[BEGIN AVAILABLE DATA]

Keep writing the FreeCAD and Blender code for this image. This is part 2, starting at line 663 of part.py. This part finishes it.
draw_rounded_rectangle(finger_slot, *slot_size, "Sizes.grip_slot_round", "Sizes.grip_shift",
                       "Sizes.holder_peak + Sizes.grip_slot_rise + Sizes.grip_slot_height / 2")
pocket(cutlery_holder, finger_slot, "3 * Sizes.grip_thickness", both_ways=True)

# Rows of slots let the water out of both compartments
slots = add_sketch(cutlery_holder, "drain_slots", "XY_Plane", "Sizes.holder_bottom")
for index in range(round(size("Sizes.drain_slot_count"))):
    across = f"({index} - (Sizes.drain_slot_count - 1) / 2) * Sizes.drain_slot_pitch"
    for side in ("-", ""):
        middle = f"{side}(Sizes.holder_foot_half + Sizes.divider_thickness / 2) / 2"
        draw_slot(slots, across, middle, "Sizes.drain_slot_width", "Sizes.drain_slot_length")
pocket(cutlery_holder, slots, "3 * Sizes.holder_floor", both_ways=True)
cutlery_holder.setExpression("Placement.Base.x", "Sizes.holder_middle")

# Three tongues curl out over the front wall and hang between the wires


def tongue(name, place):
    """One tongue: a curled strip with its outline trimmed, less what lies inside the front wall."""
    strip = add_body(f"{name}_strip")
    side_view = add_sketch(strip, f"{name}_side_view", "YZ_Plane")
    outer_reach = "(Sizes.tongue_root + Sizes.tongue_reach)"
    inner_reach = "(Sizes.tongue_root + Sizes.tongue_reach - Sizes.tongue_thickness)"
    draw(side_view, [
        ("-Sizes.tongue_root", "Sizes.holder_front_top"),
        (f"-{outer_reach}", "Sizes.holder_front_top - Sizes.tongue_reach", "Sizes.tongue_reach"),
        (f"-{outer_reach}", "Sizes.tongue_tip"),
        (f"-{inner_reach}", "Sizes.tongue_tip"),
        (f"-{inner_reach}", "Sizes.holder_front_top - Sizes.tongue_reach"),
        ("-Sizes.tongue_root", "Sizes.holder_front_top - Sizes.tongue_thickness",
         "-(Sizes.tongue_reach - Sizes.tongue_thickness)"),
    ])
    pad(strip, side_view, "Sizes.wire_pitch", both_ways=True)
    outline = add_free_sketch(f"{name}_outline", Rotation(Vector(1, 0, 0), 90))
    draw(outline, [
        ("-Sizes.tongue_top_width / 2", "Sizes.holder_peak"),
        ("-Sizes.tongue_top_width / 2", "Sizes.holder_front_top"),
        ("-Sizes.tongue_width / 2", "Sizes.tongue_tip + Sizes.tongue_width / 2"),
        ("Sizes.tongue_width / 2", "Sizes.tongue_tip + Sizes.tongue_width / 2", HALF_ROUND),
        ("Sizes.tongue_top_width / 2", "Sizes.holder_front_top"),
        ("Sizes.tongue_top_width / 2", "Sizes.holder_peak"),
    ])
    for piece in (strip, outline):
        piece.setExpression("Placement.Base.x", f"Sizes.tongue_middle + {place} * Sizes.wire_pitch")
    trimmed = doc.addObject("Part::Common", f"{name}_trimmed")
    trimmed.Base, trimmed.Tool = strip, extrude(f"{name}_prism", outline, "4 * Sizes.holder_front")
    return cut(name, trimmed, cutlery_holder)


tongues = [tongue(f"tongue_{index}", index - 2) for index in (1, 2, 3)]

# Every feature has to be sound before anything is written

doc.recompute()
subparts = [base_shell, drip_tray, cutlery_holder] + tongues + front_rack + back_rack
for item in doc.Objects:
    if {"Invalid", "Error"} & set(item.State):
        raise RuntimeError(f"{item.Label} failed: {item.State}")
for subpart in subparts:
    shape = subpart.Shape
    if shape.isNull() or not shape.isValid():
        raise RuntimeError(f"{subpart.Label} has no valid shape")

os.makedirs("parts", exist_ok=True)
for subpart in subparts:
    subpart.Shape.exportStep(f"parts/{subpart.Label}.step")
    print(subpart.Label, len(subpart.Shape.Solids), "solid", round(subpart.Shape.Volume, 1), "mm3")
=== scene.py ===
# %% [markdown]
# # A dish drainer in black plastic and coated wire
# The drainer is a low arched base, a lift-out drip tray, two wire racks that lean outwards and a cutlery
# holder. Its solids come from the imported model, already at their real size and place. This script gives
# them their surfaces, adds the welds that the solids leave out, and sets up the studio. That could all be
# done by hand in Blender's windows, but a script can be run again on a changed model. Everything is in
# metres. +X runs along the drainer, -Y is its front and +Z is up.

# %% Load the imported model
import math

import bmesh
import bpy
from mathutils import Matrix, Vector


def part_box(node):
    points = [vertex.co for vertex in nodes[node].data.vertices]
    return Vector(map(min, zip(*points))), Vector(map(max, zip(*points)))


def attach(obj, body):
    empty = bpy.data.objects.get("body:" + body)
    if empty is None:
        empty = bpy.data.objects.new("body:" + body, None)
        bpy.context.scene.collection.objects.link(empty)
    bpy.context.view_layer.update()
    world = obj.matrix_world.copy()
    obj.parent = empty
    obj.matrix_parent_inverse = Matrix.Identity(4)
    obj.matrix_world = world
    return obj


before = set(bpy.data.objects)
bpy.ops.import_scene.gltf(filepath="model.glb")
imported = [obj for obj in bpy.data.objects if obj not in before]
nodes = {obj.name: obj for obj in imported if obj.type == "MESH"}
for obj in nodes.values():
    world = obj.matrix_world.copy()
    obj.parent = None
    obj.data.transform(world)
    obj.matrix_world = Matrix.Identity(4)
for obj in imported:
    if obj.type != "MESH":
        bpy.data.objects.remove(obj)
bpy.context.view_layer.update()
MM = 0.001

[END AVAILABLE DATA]

DESCRIPTION OF THE TASK –
Within the listing above, extract exactly the lines from the line with "in (1, 2, 3)]" to the line with "# metres. +X", the two named lines included, and no others.

REPLY –
tongues = [tongue(f"tongue_{index}", index - 2) for index in (1, 2, 3)]

# Every feature has to be sound before anything is written

doc.recompute()
subparts = [base_shell, drip_tray, cutlery_holder] + tongues + front_rack + back_rack
for item in doc.Objects:
    if {"Invalid", "Error"} & set(item.State):
        raise RuntimeError(f"{item.Label} failed: {item.State}")
for subpart in subparts:
    shape = subpart.Shape
    if shape.isNull() or not shape.isValid():
        raise RuntimeError(f"{subpart.Label} has no valid shape")

os.makedirs("parts", exist_ok=True)
for subpart in subparts:
    subpart.Shape.exportStep(f"parts/{subpart.Label}.step")
    print(subpart.Label, len(subpart.Shape.Solids), "solid", round(subpart.Shape.Volume, 1), "mm3")
=== scene.py ===
# %% [markdown]
# # A dish drainer in black plastic and coated wire
# The drainer is a low arched base, a lift-out drip tray, two wire racks that lean outwards and a cutlery
# holder. Its solids come from the imported model, already at their real size and place. This script gives
# them their surfaces, adds the welds that the solids leave out, and sets up the studio. That could all be
# done by hand in Blender's windows, but a script can be run again on a changed model. Everything is in
# metres. +X runs along the drainer, -Y is its front and +Z is up.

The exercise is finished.